Written request »
Hand back each line, unchanged, from the top down to the line where "0], depth, flat[..., 1]], axis=-1)" sits.

Raw data »
-- Begin --

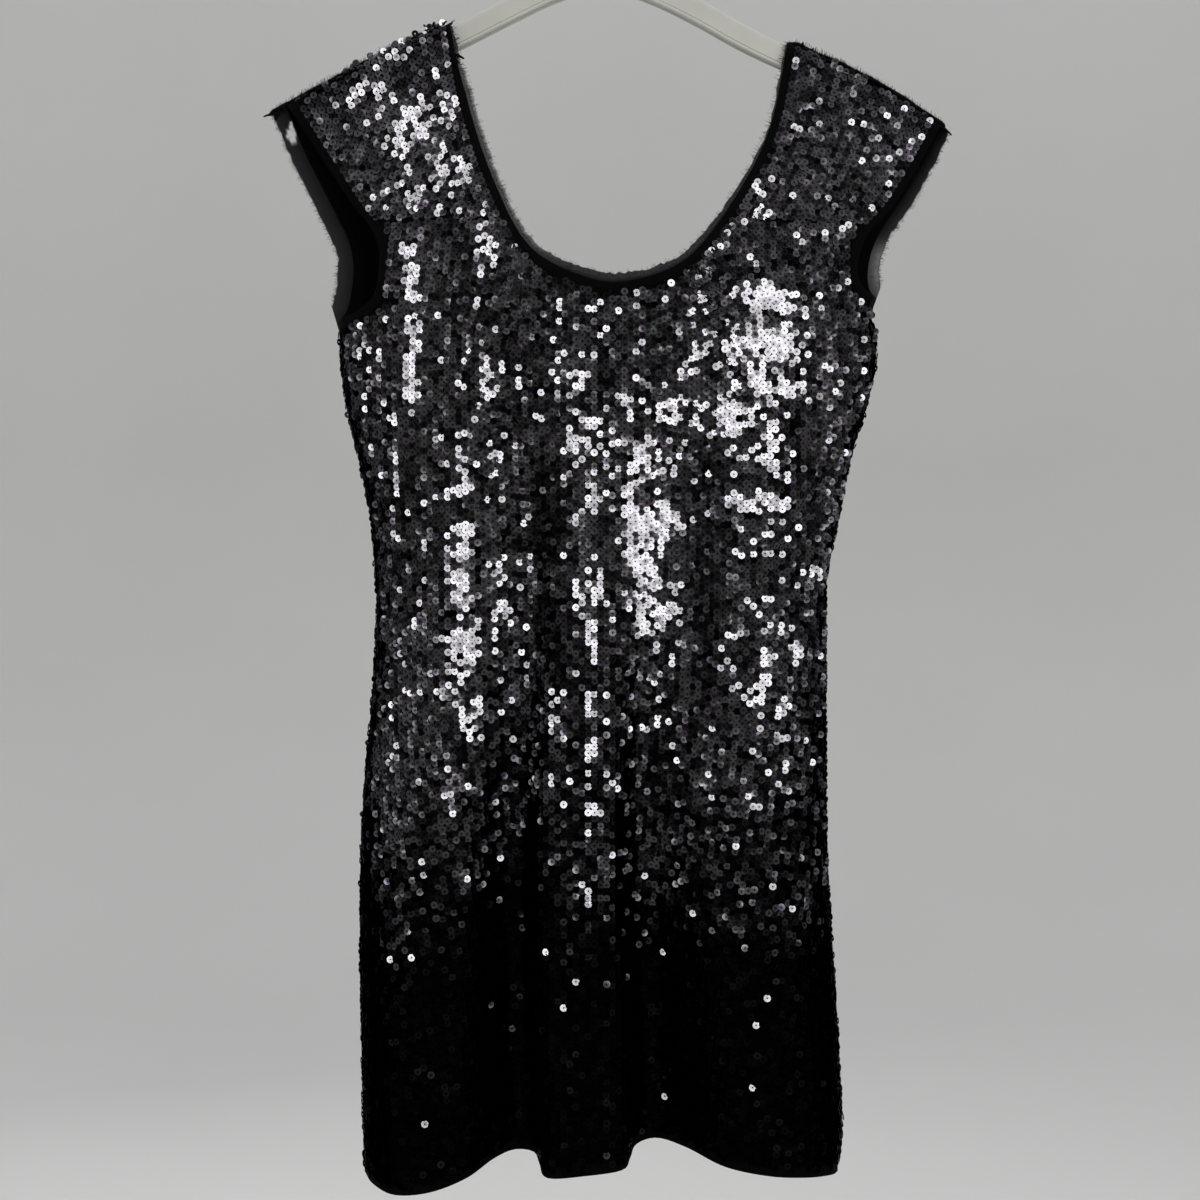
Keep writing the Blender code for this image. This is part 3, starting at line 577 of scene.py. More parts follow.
class Half:
    """One half of the dress, front or back: its body and straps as grids of points, and its edges."""

    def __init__(self, name, grid=CLOTH_GRID, strap_rows=CLOTH_STRAP):
        self.side, neck, arm_left, arm_right, hem, yoke = CUTS[name]
        columns, neck_columns, body_rows, arm_rows = grid
        self.strap_columns, self.body_rows = columns, body_rows
        neck, arm_left, arm_right = through(neck), through(arm_left), through(arm_right)
        left_share, right_share = share_at(arm_left, yoke), share_at(arm_right, yoke)
        neck_left, neck_right = share_at(neck, yoke), 1 - share_at(neck[::-1], yoke)
        left = side_edge(0, arm_left, left_share, body_rows, arm_rows)
        right = side_edge(1, arm_right, right_share, body_rows, arm_rows)
        dip = spaced(neck, np.linspace(neck_left, neck_right, neck_columns + 1))
        left_yoke = np.linspace(left[-1], dip[0], columns + 1)
        right_yoke = np.linspace(dip[-1], right[-1], columns + 1)
        top = np.vstack([left_yoke[:-1], dip, right_yoke[1:]])
        hem = spaced(through(hem), np.linspace(0, 1, len(top)))
        low_rows = np.linspace(0, UNDERARM_ROW, body_rows + 1)
        high_rows = np.linspace(UNDERARM_ROW, 1, arm_rows + 1)[1:]
        bottom = hem[:, [0, 2]] + [0.0, HEM_BAND_HEIGHT]
        flat = patch(bottom, top, left, right, np.concatenate([low_rows, high_rows]))

        wave = read_off(WAVE_CURVE, flat[..., 1])
        out = self.side * stand_off(self.side, flat[..., 0], flat[..., 1])
        depth = (1 - wave) * out + wave * hem[:, 1]
        depth[: body_rows + 1, [0, -1]] = self.side * HALF_SEAM
        self.body = np.stack([flat[..., 0], depth, flat[..., 1]], axis=-1)

        steps = np.array((0.0,) + tuple(strap_rows))
        self.left_strap = self.strap(
            flat[-1, : columns + 1],
            np.linspace(arm_left[0, 0], neck[0, 0], columns + 1),
            spaced(arm_left, left_share * (1 - steps)),
            spaced(neck, neck_left * (1 - steps)),
            steps,
        )
        self.right_strap = self.strap(
            flat[-1, -columns - 1 :],
            np.linspace(neck[-1, 0], arm_right[0, 0], columns + 1),
            spaced(neck, neck_right + (1 - neck_right) * steps),
            spaced(arm_right, right_share * (1 - steps)),
            steps,
        )
        across_dip = self.body[-1, columns : columns + neck_columns + 1]
        self.edges = {
            "arm_left": np.vstack([self.body[body_rows:, 0], self.left_strap[1:, 0]]),
            "arm_right": np.vstack([self.body[body_rows:, -1], self.right_strap[1:, -1]]),
            "neck": np.vstack([self.left_strap[:0:-1, -1], across_dip, self.right_strap[1:, 0]]),
        }

    def strap(self, foot, top_xs, left, right, steps):
        """A strap from the yoke's points up to the shoulder seam."""
        top = np.stack([top_xs, shoulder_height(top_xs)], axis=1)
        left[-1], right[-1] = top[0], top[-1]
        flat = patch(foot, top, left, right, steps)
        depth = stand_off(self.side, flat[..., 0], flat[..., 1])
        depth[-1] = HALF_SEAM
        return np.stack([flat[..., 0], self.side * depth, flat[..., 1]], axis=-1)

    def ways(self, grid):
        """Unit directions out of the cloth at a grid's points."""
        down = np.gradient(grid, axis=0)
        across = np.gradient(grid, axis=1)
        return unit(np.cross(across, down) * -self.side)


class Shell:
    """A mesh under way: its points and its faces."""

    def __init__(self):
        self.points = []
        self.faces = []

    def add(self, points):
        """Adds points and returns their numbers."""
        start = len(self.points)
        self.points.extend(np.asarray(points, float))
        return list(range(start, len(self.points)))

    def join(self, rows, closed=False):
        """Quads between each row of point numbers and the next."""
        for low, high in zip(rows[:-1], rows[1:]):
            count = len(low)
            for i in range(count if closed else count - 1):
                j = (i + 1) % count
                self.faces.append((low[i], low[j], high[j], high[i]))


def walled(points, faces, side, wall, flat_along_y, flat_along_z=()):
    """A sheet as a closed wall: its outer face, the same points moved in, and a rim."""
    points = np.array(points)
    corners = points[np.array(faces)]
    areas = np.cross(corners[:, 2] - corners[:, 0], corners[:, 3] - corners[:, 1])
    normals = np.zeros_like(points)
    for corner in range(4):
        np.add.at(normals, np.array(faces)[:, corner], areas)
    if normals[:, 1].sum() * side < 0:
        normals = -normals
        faces = [face[::-1] for face in faces]
    normals[list(flat_along_y), 1] = 0.0
    normals[list(flat_along_z), 2] = 0.0
    inner = points - unit(normals) * wall
    count = len(points)
    made = list(faces) + [tuple(k + count for k in face[::-1]) for face in faces]
    sides = {edge for f in faces for edge in zip(f, f[1:] + f[:1])}
    for start, end in sides:
        if (end, start) not in sides:
            made.append((end, start, start + count, end + count))
    return np.vstack([points, inner]), made


def linked(name, data):
    """A new object, in the scene."""
    made = bpy.data.objects.new(name, data)
    bpy.context.scene.collection.objects.link(made)
    return made


def seated(name, mesh):
    """A mesh as a piece of the dress, at the origin, riding on the body."""
    made = linked(name, mesh)
    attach(made, BODY)
    return made


def smooth_mesh(name, points, faces, maker):
    """A smooth mesh from points in millimetres, in its material."""
    mesh = bpy.data.meshes.new(name)
    mesh.from_pydata((np.asarray(points) * MM).tolist(), [], faces)
    mesh.materials.append(material(maker))
    mesh.shade_smooth()
    return mesh


def mark(mesh, name, values):
    """Stores a number or a direction for each point of a mesh, which its material or node tree reads."""
    values = np.asarray(values, np.float32)
    kind, key = ("FLOAT", "value") if values.ndim == 1 else ("FLOAT_VECTOR", "vector")
    held = mesh.attributes.new(name, kind, "POINT")
    held.data.foreach_set(key, values.ravel())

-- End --

Solution to this task »
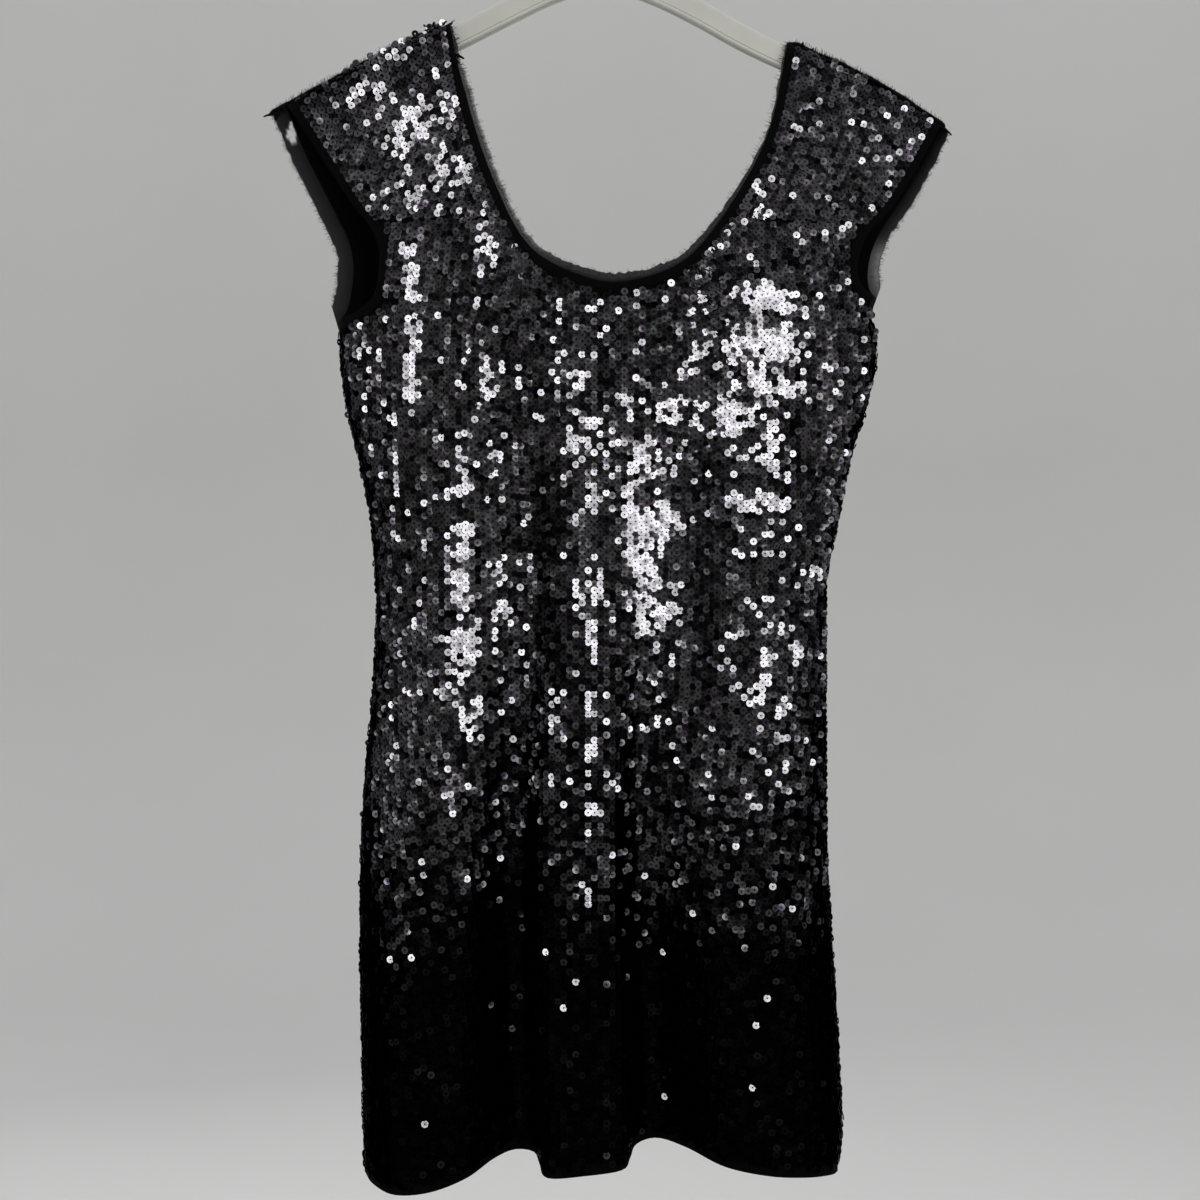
Keep writing the Blender code for this image. This is part 3, starting at line 577 of scene.py. More parts follow.
class Half:
    """One half of the dress, front or back: its body and straps as grids of points, and its edges."""

    def __init__(self, name, grid=CLOTH_GRID, strap_rows=CLOTH_STRAP):
        self.side, neck, arm_left, arm_right, hem, yoke = CUTS[name]
        columns, neck_columns, body_rows, arm_rows = grid
        self.strap_columns, self.body_rows = columns, body_rows
        neck, arm_left, arm_right = through(neck), through(arm_left), through(arm_right)
        left_share, right_share = share_at(arm_left, yoke), share_at(arm_right, yoke)
        neck_left, neck_right = share_at(neck, yoke), 1 - share_at(neck[::-1], yoke)
        left = side_edge(0, arm_left, left_share, body_rows, arm_rows)
        right = side_edge(1, arm_right, right_share, body_rows, arm_rows)
        dip = spaced(neck, np.linspace(neck_left, neck_right, neck_columns + 1))
        left_yoke = np.linspace(left[-1], dip[0], columns + 1)
        right_yoke = np.linspace(dip[-1], right[-1], columns + 1)
        top = np.vstack([left_yoke[:-1], dip, right_yoke[1:]])
        hem = spaced(through(hem), np.linspace(0, 1, len(top)))
        low_rows = np.linspace(0, UNDERARM_ROW, body_rows + 1)
        high_rows = np.linspace(UNDERARM_ROW, 1, arm_rows + 1)[1:]
        bottom = hem[:, [0, 2]] + [0.0, HEM_BAND_HEIGHT]
        flat = patch(bottom, top, left, right, np.concatenate([low_rows, high_rows]))

        wave = read_off(WAVE_CURVE, flat[..., 1])
        out = self.side * stand_off(self.side, flat[..., 0], flat[..., 1])
        depth = (1 - wave) * out + wave * hem[:, 1]
        depth[: body_rows + 1, [0, -1]] = self.side * HALF_SEAM
        self.body = np.stack([flat[..., 0], depth, flat[..., 1]], axis=-1)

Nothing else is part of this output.